The tradition of philosophical ethics has a long and rich history. The word “ethics” is derived
from the Greek ἦθος [ethos], meaning the development of one’s character, values, and conduct.
This course will examine the structure of certain “ethical” questions through a selection of
readings in the history of philosophy. These questions include, but are not limited to: What does
it mean to be an ethical subject? How are and how should one’s individual or collective values
and conducts be determined? Are ethical concerns and responses defined by social and political
contexts? Do our physical bodies in their diverse states in some way affect our ethical questions?

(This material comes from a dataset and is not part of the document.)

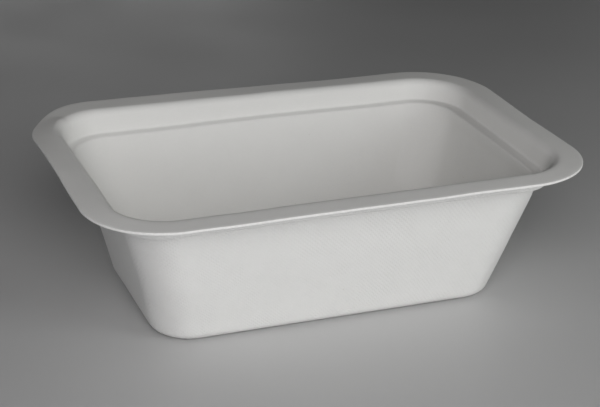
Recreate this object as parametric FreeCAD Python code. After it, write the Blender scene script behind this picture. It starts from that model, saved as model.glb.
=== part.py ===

This course will begin with readings from both Ancient Greece and Rome where the question of
ethics was posed in regard to the constitution of the individual as a subject of “virtue.” From
Aristotle to the Roman Stoics, these inquiries focused on the different techniques and principles
that an ethical subject must necessarily adopt in relation to the human “passions” if one is to live
a “good life.” (We will give special consideration to the passions of pleasure and hunger.) We will
then move to the modern era in order to examine how this conflict became intertwined with the
concept of reason. We will then read a number of highly provocative texts that attempt to locate
the origin of our value-claims, and the form of relation to ourselves, in certain historical and
political contexts. Finally, we will conclude the course with a film viewing that takes up many of
these ethical themes within the context of the prison system. The aim of the course is both to
introduce students to important texts in the history of the philosophy that have approached the
question of ethics, as well as to examine the different ways in which ethics as a field is tied up with
other social, political, and even biological questions.